Wasilkowski agrees that roofs are a biggie.
“I’m seeing more roofs than anything, because people realize that if it leaks it will ruin the house,” said Wasilkowski, citing water damage to ceilings and drywall, and possible mold issues as costly consequences to a leaky roof.
To help maintain their home’s value, said Paul Schiller, a home improvement sales representative, a lot of homeowners are improving their home’s outdoor aesthetics.
“Right now a lot of people are having new siding, roofs and windows installed. They’re changing the façade, the color, modernizing windows … making sure the roof is good for winter,” said Schiller, adding that putting in insulation with a higher R-value — the measure of the insulation’s efficiency — is an added benefit of installing new siding, as it can help save money in energy costs.
“If you want to save on energy, put in new insulation … (and) replacement windows,” said Vivona, adding that there’s a new energy-efficient replacement window out that is “virtually maintenance-free. It’s vinyl on the outside and has a gorgeous oak interior — it’s just beautiful.”
That’s not to say people aren’t aesthetically improving their home’s interior — they are, just differently than in the past.
“In this economy, things like room additions are a necessity — a son or daughter moves back or parents move in — so we’re seeing a lot of in-law suites. … Basements are a rarity right now — because it’s not considered living space, it’s not the best return for the money,” said Vivona. “We’re still seeing some second-story additions, just not as much as we used to.”

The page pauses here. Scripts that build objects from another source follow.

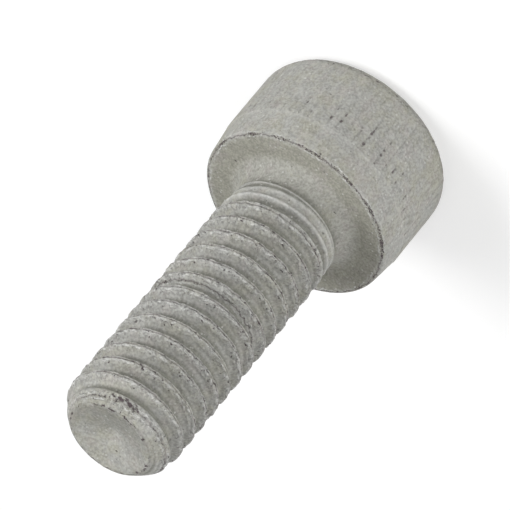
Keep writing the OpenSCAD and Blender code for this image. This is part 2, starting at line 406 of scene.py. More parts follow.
# %% Neck
NECK_GROOVE, LIP_PROUD = 0.05, 0.045
fillet_angle = np.radians(np.linspace(-90 - FILLET_EDGE, -180, 9))
fillet_line = np.stack([NECK_R + FILLET_R + FILLET_R * np.cos(fillet_angle),
                        NECK_Z + FILLET_R * np.sin(fillet_angle)], axis=-1)
lip_out, lip_up = np.array([(0, 0), (0.15, 0.2), (0.55, 0.4), (0.88, 0.65), (1, 1)]).T
lip_line = np.stack([NECK_R + (float(cap_radius(THREAD_LOW_Z)) - NECK_R) * lip_out,
                     LIP_Z - 0.02 + (LIP_H + 0.02) * lip_up], axis=-1)
fillet_line[-1, 0] -= NECK_GROOVE
lip_line[0, 0] -= NECK_GROOVE
lip_line[-3:, 0] += LIP_PROUD
neck_line = np.concatenate([fillet_line, lip_line])
neck_r, neck_z = neck_line[:, :1], neck_line[:, 1:]
# The groove under the first lip is darkened as a painted shadow. The lip is lightened, partly as rubbed wear
# and partly as a painted highlight. The fillet is tinted olive and darkened as painted shade.
neck_shadow_mark = 0.9 * bell(neck_z - LIP_Z + 0.1, 0.16)
lip_mark = 2 * bell(neck_z - LIP_Z - 0.1, STEP_W)
fillet_mark = (0.4 + 0.45 * ease((neck_r - NECK_R - 0.35) / 0.5)) * (neck_z < LIP_Z)
neck_ids = add_points(neck_r, SHANK_TURN[None, :], neck_z,
                      hollow=neck_shadow_mark, seat=fillet_mark, step=lip_mark)
for below, above in zip(neck_ids[:-1], neck_ids[1:]):
    add_belt(below, above)

fine, coarse = head_ids[-1], neck_ids[0]
even, odd, next_even = fine[0::2], fine[1::2], np.roll(fine[0::2], -1)
next_coarse = np.roll(coarse, -1)
faces += [np.stack([even, odd, coarse], -1), np.stack([odd, next_coarse, coarse], -1),
          np.stack([odd, next_even, next_coarse], -1)]
print("neck:", neck_ids.size, "points")

# %% [markdown]
# The thread's grid closes on itself one pitch further up: a row's last column meets the first column of the
# row that is one whole profile later. The last crest is knocked and chipped, and most on KNOCK_SIDE.

# %% Thread
KNOCK_SIDE, KNOCK_SPREAD = 12, 28
LAST_CREST_Z, LAST_CREST_L = TIP_Z - 0.6, 0.3
thread_mark = ease((growth(row_z) - 0.35) / 0.3)
knocked_side = 0.45 + 1.2 * bell(degrees_from(KNOCK_SIDE, SHANK_TURN), KNOCK_SPREAD)
crest_mark = bell(row_z - LAST_CREST_Z, LAST_CREST_L) * bell(from_crest, 0.2) * knocked_side
spread_mark = (half_crest - CREST_W / 2) / MAX_SPREAD * ease((growth(row_z) - 0.04) / 0.05)
own_ids = add_points(row_r, SHANK_TURN[None, :], row_z,
                     thread=thread_mark, rim=crest_mark, spread=spread_mark)
high_ids = add_points(np.full(SHANK_COLUMNS, shank_radius(THREAD_HIGH_Z, 0)), SHANK_TURN, THREAD_HIGH_Z)
grid = np.where(is_low, neck_ids[-1][None, :], np.where(is_high, high_ids[None, :], own_ids))
closed = np.concatenate([grid, grid[:, :1]], axis=1)
closed[:-ROWS, -1] = grid[ROWS:, 0]
closed[-ROWS:, -1] = high_ids[0]
add_squares(closed[:-1, :-1], closed[:-1, 1:], closed[1:, 1:], closed[1:, :-1])
print("thread:", len(faces[-1]), "faces")

# %% [markdown]
# The tip. The real end face is hollow, because rolling draws the skin of the metal past its middle. The
# profile runs over the chipped edge, down the dish's slope and through its round bottom to the axis. One
# side of the dish is darkened as painted shade, which fades out near the middle.

# %% Tip
DISH_SHADE_SIDE, DISH_SHADE_SHARE, DISH_SHADE_CLEAR_R = 25, 0.7, 0.3
EDGE_WEAR = 1.1
slope = math.radians(DISH_SLOPE)
touch_r = DISH_BOTTOM_R * math.sin(slope)
dish_h = (DISH_R - touch_r) * math.tan(slope) + DISH_BOTTOM_R * (1 - math.cos(slope))
tip_line = [
    (POINT_R + 0.03, TIP_Z - 0.05, 0.3),
    (POINT_R - 0.01, TIP_Z - 0.012, 0.7),
    (POINT_R - 0.07, TIP_Z, 0.8),
    (DISH_R + 0.03, TIP_Z - 0.003, 0.5),
]
for f in (0.97, 0.88, 0.76, 0.64, 0.52, 0.4):
    tip_line.append((DISH_R * f, TIP_Z - DISH_R * (1 - f) * math.tan(slope), 0.0))
for f in (1.0, 0.7, 0.4, 0.12):
    bottom_z = TIP_Z - dish_h + DISH_BOTTOM_R * (1 - math.cos(slope * f))
    tip_line.append((DISH_BOTTOM_R * math.sin(slope * f), bottom_z, 0.0))
# Painted shade, strongest on one side of the dish.
dish_shade = DISH_SHADE_SHARE * (0.5 + 0.5 * np.cos(SHANK_TURN - math.radians(TURN + DISH_SHADE_SIDE)))
last_ids = high_ids
for tip_r, tip_z, wear in tip_line:
    dish_shade_mark = dish_shade * (tip_r < DISH_R) * min(tip_r / DISH_SHADE_CLEAR_R, 1)
    around = np.full(SHANK_COLUMNS, tip_r)
    tip_ids = add_points(around, SHANK_TURN, tip_z, rim=wear * EDGE_WEAR, hollow=dish_shade_mark)
    add_belt(last_ids, tip_ids)
    last_ids = tip_ids
add_pole(last_ids, add_points(np.zeros(1), 0, TIP_Z - dish_h)[0])
print("tip:", len(tip_line), "rings, dish", round(dish_h, 2), "mm deep")

# %% [markdown]
# All blocks become one table of points and one of faces, and points that no face uses are dropped. On a
# closed surface each edge belongs to exactly two faces, so the edges that don't are counted. The volume is
# a sixth of the sum, over the faces, of first corner dot (second cross third), and it is positive when the
# faces point outwards.

# %% Closed surface
table = np.concatenate(points)
tris = np.concatenate(faces)
used = np.unique(tris)
new_number = np.full(len(table), -1)
new_number[used] = np.arange(len(used))
table, tris = table[used], new_number[tris]
marks = dict(zip(MARKS, table[:, 3:].T))
point_r, point_turn, point_z = table[:, 0], table[:, 1], table[:, 2]
forged = np.stack([point_r * np.cos(point_turn), point_r * np.sin(point_turn), point_z], -1)
first, second, third = (forged[tris[:, corner]] for corner in range(3))
volume = np.einsum("ij,ij->i", first, np.cross(second, third)).sum() / 6
edges = np.sort(np.concatenate([tris[:, [0, 1]], tris[:, [1, 2]], tris[:, [2, 0]]]), axis=1)
uses = np.unique(edges, axis=0, return_counts=True)[1]
print("triangles", len(tris), "volume mm3", round(float(volume), 1), "open edges", int((uses != 2).sum()))

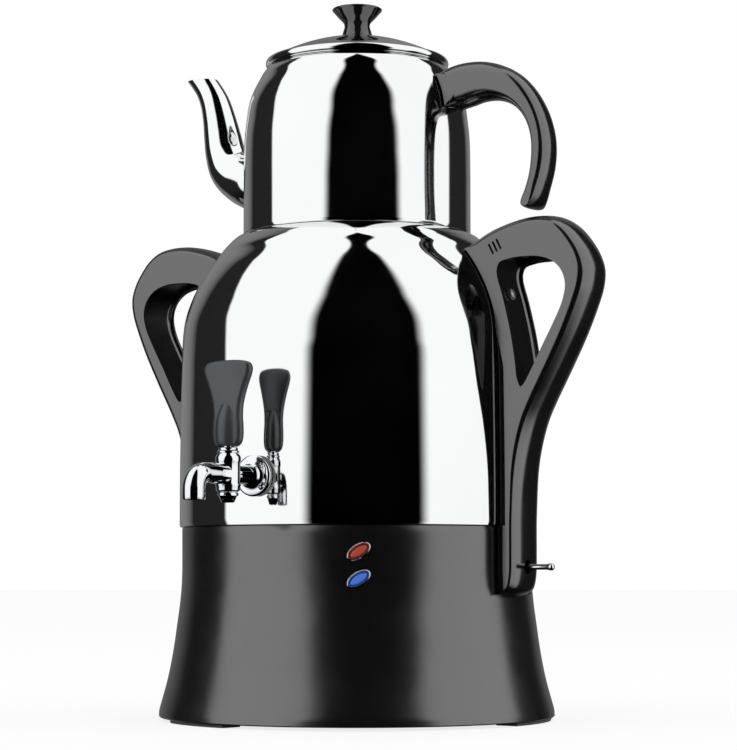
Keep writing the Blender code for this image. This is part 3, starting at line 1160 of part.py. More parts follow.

For those planning on staying in their homes, said Vivona, kitchen and bath renovations still top the list of updates, especially before the holidays.
“In the fall, the rush is on for kitchen and bath renovations. People usually want to do the kitchen before the holidays,” said Schiller.
New cabinets and solid surface countertops — especially the more affordable and durable acrylic countertops — are the most common kitchen updates, said Vivona, who noted that it’s actually more affordable to install new cabinets rather than refinish old ones.
As for bathroom renovations, Schiller said many homeowners are opting to enlarge their current space.
“The average bathroom is small, only about 5 by 8. Often, there’s a closet behind the bath and we can make the tub area bigger, so the bath is more spacious,” said Schiller, adding that people seem to be gravitating toward “larger tiles and more of a white look.”
Another trend that has resulted from the down economy is that more people are attempting to do various projects themselves, which isn’t necessarily a good thing, said Wasilkowski.
“A lot of homeowners are painting and doing the demo work. I’ve ran into problems where people think they can do the whole job, and then someone realizes, usually the wife, it’s beyond their grasp — sometimes they do more harm than good,” said Wasilkowski, who recommends homeowners call a pro, and check their references, before they do anything.